Exercise :: Copy out all the data, word for word.
┌──
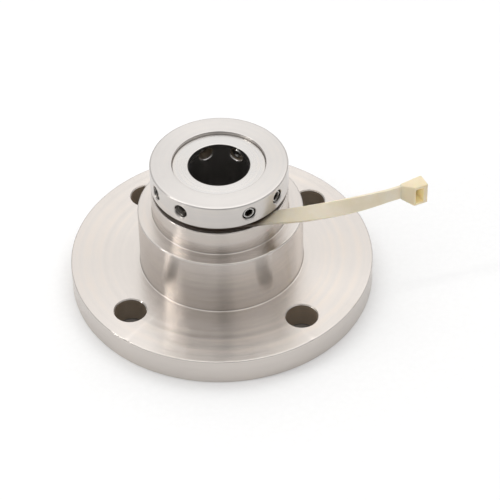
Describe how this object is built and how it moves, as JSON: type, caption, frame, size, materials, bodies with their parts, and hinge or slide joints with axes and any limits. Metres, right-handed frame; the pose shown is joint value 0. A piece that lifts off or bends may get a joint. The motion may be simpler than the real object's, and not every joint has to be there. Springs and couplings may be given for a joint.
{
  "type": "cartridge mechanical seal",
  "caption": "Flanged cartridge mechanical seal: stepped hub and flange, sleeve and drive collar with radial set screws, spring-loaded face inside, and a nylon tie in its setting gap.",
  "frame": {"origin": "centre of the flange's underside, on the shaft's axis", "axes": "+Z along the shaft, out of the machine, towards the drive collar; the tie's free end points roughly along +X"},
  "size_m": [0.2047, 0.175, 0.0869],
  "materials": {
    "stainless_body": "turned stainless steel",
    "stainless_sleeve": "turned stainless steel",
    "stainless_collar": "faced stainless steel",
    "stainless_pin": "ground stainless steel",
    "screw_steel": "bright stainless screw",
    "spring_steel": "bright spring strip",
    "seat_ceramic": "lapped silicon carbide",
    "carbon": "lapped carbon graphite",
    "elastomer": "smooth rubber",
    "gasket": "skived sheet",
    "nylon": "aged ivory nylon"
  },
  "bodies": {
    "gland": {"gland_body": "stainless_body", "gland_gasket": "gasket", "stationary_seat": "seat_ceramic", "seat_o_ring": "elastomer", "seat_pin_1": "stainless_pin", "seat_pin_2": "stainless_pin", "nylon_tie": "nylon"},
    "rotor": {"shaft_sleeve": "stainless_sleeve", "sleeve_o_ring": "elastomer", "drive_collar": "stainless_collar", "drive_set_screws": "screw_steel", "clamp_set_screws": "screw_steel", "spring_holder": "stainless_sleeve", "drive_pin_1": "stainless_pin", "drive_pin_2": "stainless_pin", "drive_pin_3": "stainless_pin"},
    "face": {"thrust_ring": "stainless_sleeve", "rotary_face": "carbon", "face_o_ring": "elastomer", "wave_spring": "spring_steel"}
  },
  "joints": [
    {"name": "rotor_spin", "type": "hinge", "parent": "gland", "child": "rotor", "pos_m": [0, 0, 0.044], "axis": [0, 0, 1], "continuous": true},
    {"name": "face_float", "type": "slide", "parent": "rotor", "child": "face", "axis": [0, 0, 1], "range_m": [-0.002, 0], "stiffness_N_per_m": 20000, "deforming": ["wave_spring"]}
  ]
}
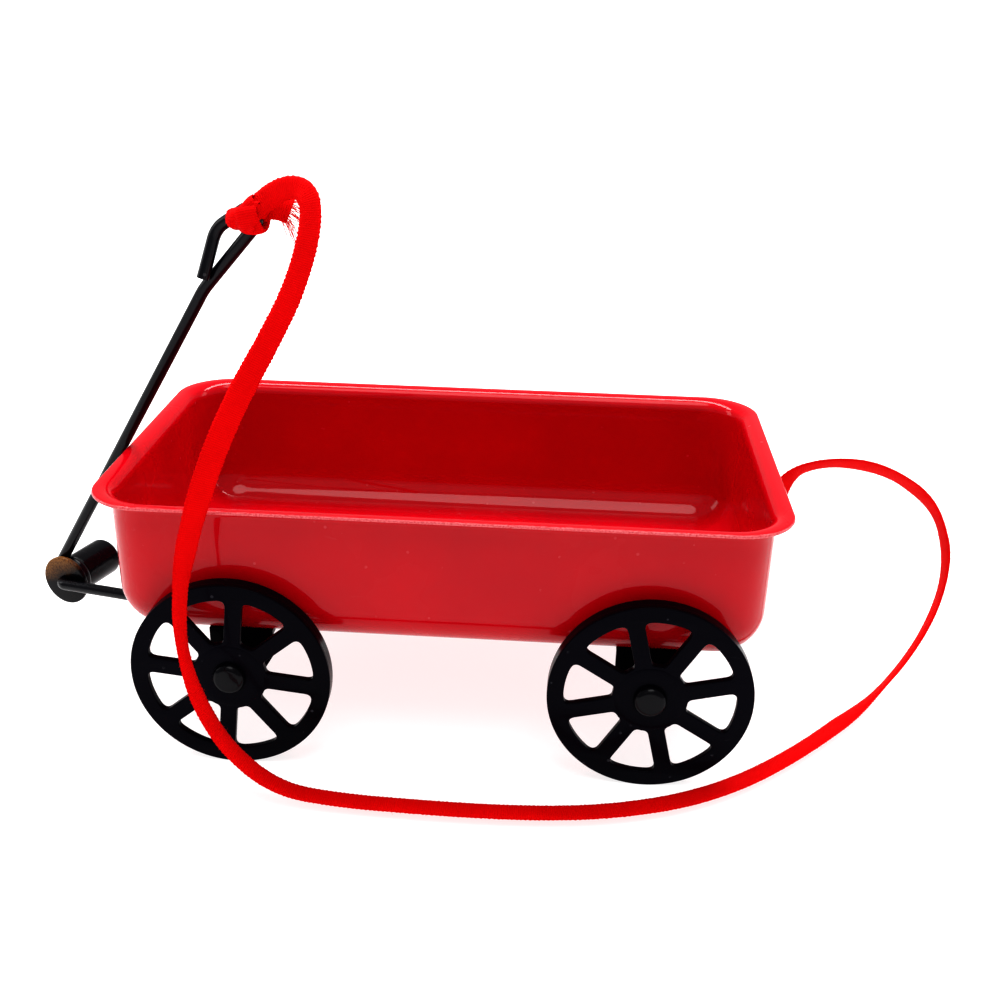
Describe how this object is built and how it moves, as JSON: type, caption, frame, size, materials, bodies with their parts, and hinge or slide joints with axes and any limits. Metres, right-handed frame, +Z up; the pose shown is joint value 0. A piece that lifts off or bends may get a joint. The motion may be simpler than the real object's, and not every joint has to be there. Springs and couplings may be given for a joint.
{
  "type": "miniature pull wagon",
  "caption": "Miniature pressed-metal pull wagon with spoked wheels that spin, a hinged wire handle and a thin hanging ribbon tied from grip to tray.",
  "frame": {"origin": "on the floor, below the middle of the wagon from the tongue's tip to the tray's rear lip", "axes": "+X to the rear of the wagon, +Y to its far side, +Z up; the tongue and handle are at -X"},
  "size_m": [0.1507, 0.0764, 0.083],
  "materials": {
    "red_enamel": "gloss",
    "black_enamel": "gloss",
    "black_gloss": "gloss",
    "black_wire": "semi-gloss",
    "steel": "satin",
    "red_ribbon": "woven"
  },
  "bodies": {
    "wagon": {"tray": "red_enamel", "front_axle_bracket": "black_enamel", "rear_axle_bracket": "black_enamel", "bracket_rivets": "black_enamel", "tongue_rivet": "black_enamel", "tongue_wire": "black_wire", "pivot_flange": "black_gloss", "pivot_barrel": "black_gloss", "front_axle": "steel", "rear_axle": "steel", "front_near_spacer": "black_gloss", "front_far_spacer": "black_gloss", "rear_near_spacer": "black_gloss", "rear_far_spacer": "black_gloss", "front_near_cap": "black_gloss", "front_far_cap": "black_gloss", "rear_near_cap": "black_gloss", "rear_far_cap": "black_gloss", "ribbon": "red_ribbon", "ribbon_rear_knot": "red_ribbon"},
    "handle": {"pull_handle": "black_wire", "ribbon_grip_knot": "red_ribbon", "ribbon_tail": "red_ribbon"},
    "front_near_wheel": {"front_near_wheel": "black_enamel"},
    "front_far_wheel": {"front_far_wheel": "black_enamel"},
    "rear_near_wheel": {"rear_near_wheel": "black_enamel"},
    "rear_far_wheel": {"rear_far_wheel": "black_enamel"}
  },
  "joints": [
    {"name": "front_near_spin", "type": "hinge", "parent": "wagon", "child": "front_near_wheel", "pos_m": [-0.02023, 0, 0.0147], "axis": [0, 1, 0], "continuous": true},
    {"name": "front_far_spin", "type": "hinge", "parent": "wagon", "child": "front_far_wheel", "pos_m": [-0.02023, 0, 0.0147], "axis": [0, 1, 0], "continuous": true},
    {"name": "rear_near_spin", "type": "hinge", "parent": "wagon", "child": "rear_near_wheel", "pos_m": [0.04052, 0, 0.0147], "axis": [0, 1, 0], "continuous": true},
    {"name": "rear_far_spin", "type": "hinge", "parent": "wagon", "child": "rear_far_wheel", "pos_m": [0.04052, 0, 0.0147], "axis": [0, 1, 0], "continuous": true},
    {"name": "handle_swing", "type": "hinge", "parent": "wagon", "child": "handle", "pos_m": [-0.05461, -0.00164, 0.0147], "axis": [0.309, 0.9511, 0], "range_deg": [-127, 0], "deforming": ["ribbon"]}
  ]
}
└──
Exercise solution ::
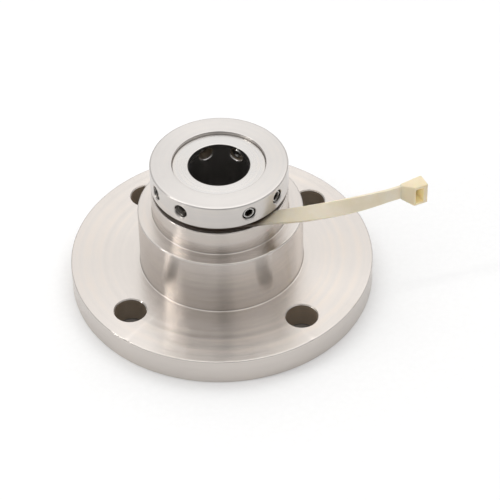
Describe how this object is built and how it moves, as JSON: type, caption, frame, size, materials, bodies with their parts, and hinge or slide joints with axes and any limits. Metres, right-handed frame; the pose shown is joint value 0. A piece that lifts off or bends may get a joint. The motion may be simpler than the real object's, and not every joint has to be there. Springs and couplings may be given for a joint.
{
  "type": "cartridge mechanical seal",
  "caption": "Flanged cartridge mechanical seal: stepped hub and flange, sleeve and drive collar with radial set screws, spring-loaded face inside, and a nylon tie in its setting gap.",
  "frame": {"origin": "centre of the flange's underside, on the shaft's axis", "axes": "+Z along the shaft, out of the machine, towards the drive collar; the tie's free end points roughly along +X"},
  "size_m": [0.2047, 0.175, 0.0869],
  "materials": {
    "stainless_body": "turned stainless steel",
    "stainless_sleeve": "turned stainless steel",
    "stainless_collar": "faced stainless steel",
    "stainless_pin": "ground stainless steel",
    "screw_steel": "bright stainless screw",
    "spring_steel": "bright spring strip",
    "seat_ceramic": "lapped silicon carbide",
    "carbon": "lapped carbon graphite",
    "elastomer": "smooth rubber",
    "gasket": "skived sheet",
    "nylon": "aged ivory nylon"
  },
  "bodies": {
    "gland": {"gland_body": "stainless_body", "gland_gasket": "gasket", "stationary_seat": "seat_ceramic", "seat_o_ring": "elastomer", "seat_pin_1": "stainless_pin", "seat_pin_2": "stainless_pin", "nylon_tie": "nylon"},
    "rotor": {"shaft_sleeve": "stainless_sleeve", "sleeve_o_ring": "elastomer", "drive_collar": "stainless_collar", "drive_set_screws": "screw_steel", "clamp_set_screws": "screw_steel", "spring_holder": "stainless_sleeve", "drive_pin_1": "stainless_pin", "drive_pin_2": "stainless_pin", "drive_pin_3": "stainless_pin"},
    "face": {"thrust_ring": "stainless_sleeve", "rotary_face": "carbon", "face_o_ring": "elastomer", "wave_spring": "spring_steel"}
  },
  "joints": [
    {"name": "rotor_spin", "type": "hinge", "parent": "gland", "child": "rotor", "pos_m": [0, 0, 0.044], "axis": [0, 0, 1], "continuous": true},
    {"name": "face_float", "type": "slide", "parent": "rotor", "child": "face", "axis": [0, 0, 1], "range_m": [-0.002, 0], "stiffness_N_per_m": 20000, "deforming": ["wave_spring"]}
  ]
}
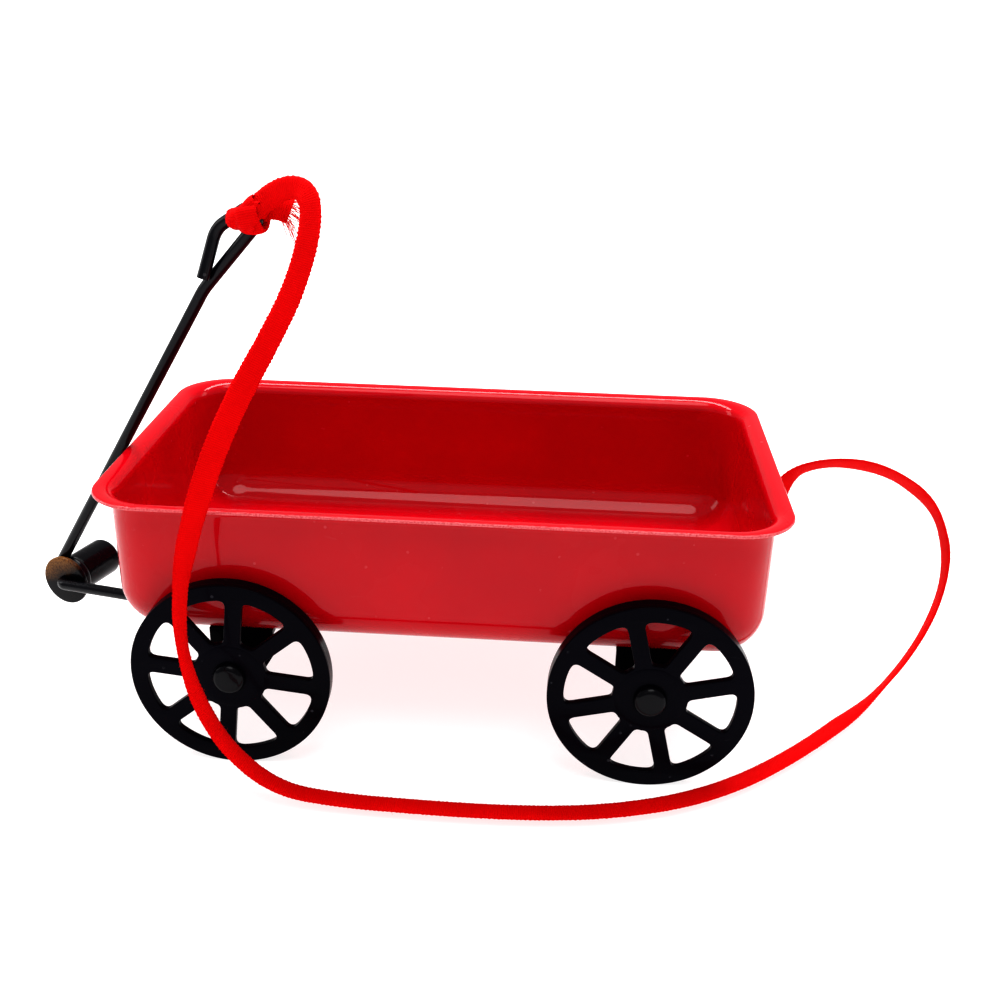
Describe how this object is built and how it moves, as JSON: type, caption, frame, size, materials, bodies with their parts, and hinge or slide joints with axes and any limits. Metres, right-handed frame, +Z up; the pose shown is joint value 0. A piece that lifts off or bends may get a joint. The motion may be simpler than the real object's, and not every joint has to be there. Springs and couplings may be given for a joint.
{
  "type": "miniature pull wagon",
  "caption": "Miniature pressed-metal pull wagon with spoked wheels that spin, a hinged wire handle and a thin hanging ribbon tied from grip to tray.",
  "frame": {"origin": "on the floor, below the middle of the wagon from the tongue's tip to the tray's rear lip", "axes": "+X to the rear of the wagon, +Y to its far side, +Z up; the tongue and handle are at -X"},
  "size_m": [0.1507, 0.0764, 0.083],
  "materials": {
    "red_enamel": "gloss",
    "black_enamel": "gloss",
    "black_gloss": "gloss",
    "black_wire": "semi-gloss",
    "steel": "satin",
    "red_ribbon": "woven"
  },
  "bodies": {
    "wagon": {"tray": "red_enamel", "front_axle_bracket": "black_enamel", "rear_axle_bracket": "black_enamel", "bracket_rivets": "black_enamel", "tongue_rivet": "black_enamel", "tongue_wire": "black_wire", "pivot_flange": "black_gloss", "pivot_barrel": "black_gloss", "front_axle": "steel", "rear_axle": "steel", "front_near_spacer": "black_gloss", "front_far_spacer": "black_gloss", "rear_near_spacer": "black_gloss", "rear_far_spacer": "black_gloss", "front_near_cap": "black_gloss", "front_far_cap": "black_gloss", "rear_near_cap": "black_gloss", "rear_far_cap": "black_gloss", "ribbon": "red_ribbon", "ribbon_rear_knot": "red_ribbon"},
    "handle": {"pull_handle": "black_wire", "ribbon_grip_knot": "red_ribbon", "ribbon_tail": "red_ribbon"},
    "front_near_wheel": {"front_near_wheel": "black_enamel"},
    "front_far_wheel": {"front_far_wheel": "black_enamel"},
    "rear_near_wheel": {"rear_near_wheel": "black_enamel"},
    "rear_far_wheel": {"rear_far_wheel": "black_enamel"}
  },
  "joints": [
    {"name": "front_near_spin", "type": "hinge", "parent": "wagon", "child": "front_near_wheel", "pos_m": [-0.02023, 0, 0.0147], "axis": [0, 1, 0], "continuous": true},
    {"name": "front_far_spin", "type": "hinge", "parent": "wagon", "child": "front_far_wheel", "pos_m": [-0.02023, 0, 0.0147], "axis": [0, 1, 0], "continuous": true},
    {"name": "rear_near_spin", "type": "hinge", "parent": "wagon", "child": "rear_near_wheel", "pos_m": [0.04052, 0, 0.0147], "axis": [0, 1, 0], "continuous": true},
    {"name": "rear_far_spin", "type": "hinge", "parent": "wagon", "child": "rear_far_wheel", "pos_m": [0.04052, 0, 0.0147], "axis": [0, 1, 0], "continuous": true},
    {"name": "handle_swing", "type": "hinge", "parent": "wagon", "child": "handle", "pos_m": [-0.05461, -0.00164, 0.0147], "axis": [0.309, 0.9511, 0], "range_deg": [-127, 0], "deforming": ["ribbon"]}
  ]
}